WORK TO DO
Scan the entries below. List each line with "this".

DATA LINES
^^^^^^^^^^^^^^^^

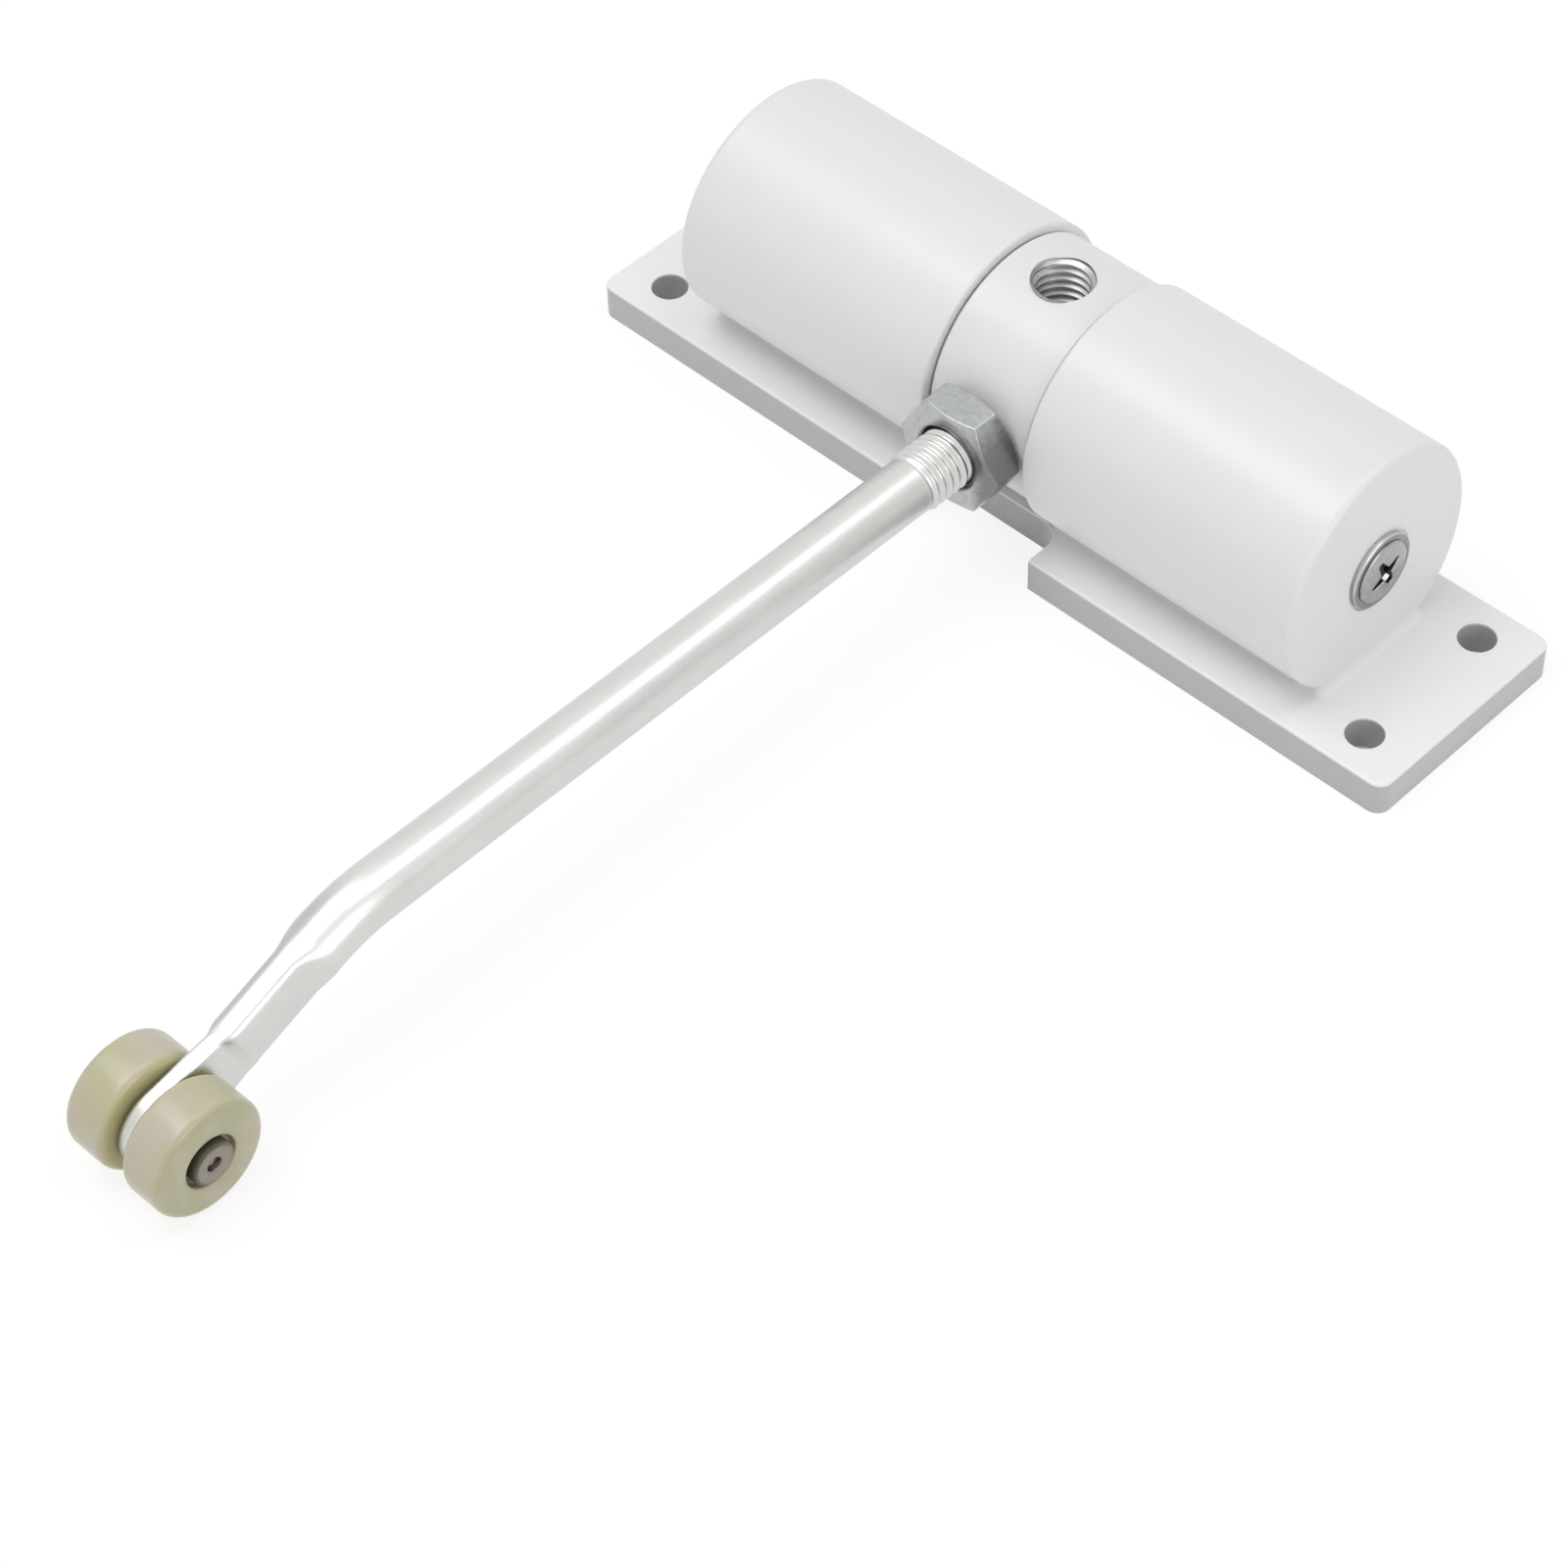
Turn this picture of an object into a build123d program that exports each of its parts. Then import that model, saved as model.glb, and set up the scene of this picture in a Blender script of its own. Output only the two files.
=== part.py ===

^^^^^^^^^^^^^^^^

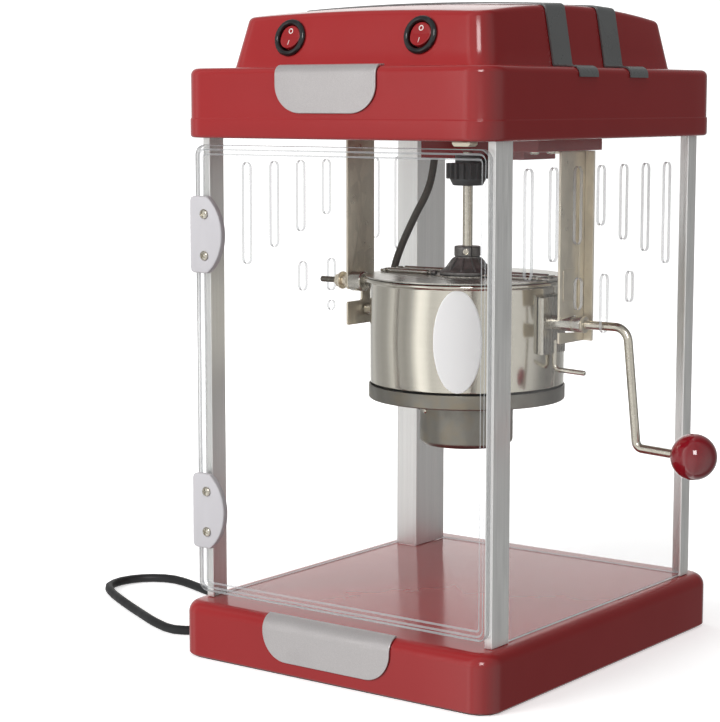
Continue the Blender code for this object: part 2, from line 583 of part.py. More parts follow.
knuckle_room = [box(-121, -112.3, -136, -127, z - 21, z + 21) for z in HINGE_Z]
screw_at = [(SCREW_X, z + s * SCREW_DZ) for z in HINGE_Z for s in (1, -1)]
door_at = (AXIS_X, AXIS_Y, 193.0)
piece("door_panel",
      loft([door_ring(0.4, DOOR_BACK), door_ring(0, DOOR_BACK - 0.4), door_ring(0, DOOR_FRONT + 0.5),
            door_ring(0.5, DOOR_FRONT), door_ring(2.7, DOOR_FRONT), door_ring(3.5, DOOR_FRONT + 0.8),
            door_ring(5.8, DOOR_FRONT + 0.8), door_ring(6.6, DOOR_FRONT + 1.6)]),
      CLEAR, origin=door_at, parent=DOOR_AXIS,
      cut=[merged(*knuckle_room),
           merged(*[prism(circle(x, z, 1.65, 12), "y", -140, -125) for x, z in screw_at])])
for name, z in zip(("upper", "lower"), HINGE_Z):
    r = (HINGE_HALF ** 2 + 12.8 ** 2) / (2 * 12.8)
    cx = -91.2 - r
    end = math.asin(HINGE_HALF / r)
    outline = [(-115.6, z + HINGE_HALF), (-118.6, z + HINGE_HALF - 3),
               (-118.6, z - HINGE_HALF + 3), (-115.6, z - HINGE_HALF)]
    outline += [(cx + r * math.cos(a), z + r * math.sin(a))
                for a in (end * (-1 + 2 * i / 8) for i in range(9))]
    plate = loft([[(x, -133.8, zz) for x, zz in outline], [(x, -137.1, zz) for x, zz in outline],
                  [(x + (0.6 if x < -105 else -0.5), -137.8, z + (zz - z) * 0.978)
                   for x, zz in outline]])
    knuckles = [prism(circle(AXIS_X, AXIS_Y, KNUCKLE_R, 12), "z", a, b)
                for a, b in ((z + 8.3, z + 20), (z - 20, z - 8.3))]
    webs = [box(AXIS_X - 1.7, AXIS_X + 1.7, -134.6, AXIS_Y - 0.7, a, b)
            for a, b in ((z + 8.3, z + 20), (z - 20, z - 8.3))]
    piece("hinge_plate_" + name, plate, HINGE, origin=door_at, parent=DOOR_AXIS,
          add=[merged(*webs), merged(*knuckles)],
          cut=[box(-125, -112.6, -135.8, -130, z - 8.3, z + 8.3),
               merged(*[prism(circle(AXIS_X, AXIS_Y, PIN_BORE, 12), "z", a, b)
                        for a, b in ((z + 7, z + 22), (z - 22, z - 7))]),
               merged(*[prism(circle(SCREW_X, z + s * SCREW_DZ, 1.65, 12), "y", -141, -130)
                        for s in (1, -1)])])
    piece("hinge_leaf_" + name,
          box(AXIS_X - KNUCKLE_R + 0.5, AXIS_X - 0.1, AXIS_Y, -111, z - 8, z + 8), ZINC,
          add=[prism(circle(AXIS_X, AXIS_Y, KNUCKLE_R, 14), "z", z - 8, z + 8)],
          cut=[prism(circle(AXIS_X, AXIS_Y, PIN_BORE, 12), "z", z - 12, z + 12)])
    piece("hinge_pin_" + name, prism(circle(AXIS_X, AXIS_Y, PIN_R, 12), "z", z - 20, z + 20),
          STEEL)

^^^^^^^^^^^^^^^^

FINAL RESULT
Turn this picture of an object into a build123d program that exports each of its parts. Then import that model, saved as model.glb, and set up the scene of this picture in a Blender script of its own. Output only the two files.
Continue the Blender code for this object: part 2, from line 583 of part.py. More parts follow.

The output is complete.